TASK REQUIREMENTS
Using the records below, count the lines with "Identity" in them. Give the number only.

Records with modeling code

----

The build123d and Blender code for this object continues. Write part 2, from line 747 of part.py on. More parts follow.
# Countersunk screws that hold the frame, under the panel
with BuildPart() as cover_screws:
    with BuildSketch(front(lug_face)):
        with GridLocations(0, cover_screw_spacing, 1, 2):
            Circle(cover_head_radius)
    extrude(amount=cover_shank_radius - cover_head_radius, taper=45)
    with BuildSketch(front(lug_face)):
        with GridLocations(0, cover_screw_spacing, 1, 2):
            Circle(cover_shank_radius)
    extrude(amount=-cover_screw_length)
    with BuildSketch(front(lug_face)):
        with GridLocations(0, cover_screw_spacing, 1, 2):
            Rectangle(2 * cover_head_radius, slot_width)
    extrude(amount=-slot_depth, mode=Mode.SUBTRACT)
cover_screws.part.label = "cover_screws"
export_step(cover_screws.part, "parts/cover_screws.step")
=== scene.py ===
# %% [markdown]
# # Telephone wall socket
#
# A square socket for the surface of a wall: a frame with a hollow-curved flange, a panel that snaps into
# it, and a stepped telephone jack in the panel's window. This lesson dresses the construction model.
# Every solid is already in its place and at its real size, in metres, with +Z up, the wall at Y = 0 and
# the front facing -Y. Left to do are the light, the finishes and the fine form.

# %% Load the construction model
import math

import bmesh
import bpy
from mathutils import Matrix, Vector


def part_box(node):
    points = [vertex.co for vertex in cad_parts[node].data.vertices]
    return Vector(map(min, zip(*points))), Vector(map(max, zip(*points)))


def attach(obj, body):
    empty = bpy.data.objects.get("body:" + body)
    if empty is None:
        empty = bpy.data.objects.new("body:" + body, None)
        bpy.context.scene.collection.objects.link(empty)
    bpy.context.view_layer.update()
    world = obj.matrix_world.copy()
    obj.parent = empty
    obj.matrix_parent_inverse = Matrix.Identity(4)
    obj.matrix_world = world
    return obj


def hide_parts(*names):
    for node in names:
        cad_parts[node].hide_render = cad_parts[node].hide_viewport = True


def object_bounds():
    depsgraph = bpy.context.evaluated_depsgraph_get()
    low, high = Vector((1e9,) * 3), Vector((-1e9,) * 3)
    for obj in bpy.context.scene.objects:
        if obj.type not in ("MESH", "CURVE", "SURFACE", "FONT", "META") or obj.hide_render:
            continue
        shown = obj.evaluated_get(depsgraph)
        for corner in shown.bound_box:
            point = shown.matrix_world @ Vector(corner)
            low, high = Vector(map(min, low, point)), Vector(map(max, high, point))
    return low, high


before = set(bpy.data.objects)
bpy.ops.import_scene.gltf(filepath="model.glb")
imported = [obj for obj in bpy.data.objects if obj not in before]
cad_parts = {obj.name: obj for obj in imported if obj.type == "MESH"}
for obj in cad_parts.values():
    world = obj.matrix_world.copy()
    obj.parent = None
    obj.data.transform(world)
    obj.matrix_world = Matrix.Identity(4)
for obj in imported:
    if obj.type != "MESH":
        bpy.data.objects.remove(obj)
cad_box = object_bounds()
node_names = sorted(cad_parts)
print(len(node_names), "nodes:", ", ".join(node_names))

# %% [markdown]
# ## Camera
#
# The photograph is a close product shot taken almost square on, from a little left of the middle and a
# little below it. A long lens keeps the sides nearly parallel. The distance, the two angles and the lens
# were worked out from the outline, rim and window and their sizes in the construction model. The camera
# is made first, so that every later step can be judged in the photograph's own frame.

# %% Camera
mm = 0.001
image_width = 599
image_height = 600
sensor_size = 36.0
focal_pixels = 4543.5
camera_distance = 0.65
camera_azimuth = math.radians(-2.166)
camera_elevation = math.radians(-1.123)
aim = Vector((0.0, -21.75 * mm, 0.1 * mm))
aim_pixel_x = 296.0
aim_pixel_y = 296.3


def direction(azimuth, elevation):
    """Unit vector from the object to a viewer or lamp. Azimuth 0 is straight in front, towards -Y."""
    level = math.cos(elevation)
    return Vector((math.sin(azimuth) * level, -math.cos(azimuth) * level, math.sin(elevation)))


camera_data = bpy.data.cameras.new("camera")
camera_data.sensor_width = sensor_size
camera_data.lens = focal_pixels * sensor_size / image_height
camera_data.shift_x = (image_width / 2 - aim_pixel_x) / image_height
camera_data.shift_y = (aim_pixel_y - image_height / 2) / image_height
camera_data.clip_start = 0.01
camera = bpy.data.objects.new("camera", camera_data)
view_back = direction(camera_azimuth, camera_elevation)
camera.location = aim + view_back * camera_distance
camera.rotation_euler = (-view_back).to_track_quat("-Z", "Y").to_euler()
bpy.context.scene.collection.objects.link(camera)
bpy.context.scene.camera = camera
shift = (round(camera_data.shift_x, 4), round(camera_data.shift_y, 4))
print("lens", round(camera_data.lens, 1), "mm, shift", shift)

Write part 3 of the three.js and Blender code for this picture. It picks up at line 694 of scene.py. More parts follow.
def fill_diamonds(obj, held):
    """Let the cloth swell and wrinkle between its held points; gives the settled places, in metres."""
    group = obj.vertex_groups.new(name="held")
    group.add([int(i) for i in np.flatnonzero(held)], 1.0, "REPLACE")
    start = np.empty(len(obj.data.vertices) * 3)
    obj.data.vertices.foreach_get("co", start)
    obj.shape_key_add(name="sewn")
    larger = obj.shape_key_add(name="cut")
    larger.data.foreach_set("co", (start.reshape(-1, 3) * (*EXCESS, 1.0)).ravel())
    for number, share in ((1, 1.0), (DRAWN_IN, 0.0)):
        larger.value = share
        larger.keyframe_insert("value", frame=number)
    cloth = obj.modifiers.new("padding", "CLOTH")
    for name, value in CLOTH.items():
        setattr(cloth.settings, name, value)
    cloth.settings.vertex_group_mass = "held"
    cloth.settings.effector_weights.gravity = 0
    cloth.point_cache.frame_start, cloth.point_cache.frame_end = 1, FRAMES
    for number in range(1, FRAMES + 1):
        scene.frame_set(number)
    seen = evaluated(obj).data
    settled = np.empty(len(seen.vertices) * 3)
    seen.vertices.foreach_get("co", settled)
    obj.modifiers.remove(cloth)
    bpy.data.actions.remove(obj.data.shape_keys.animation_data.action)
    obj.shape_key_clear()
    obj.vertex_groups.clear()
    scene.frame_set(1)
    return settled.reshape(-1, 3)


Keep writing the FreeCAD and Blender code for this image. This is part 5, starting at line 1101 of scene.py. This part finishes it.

----

ANSWER IN FULL
2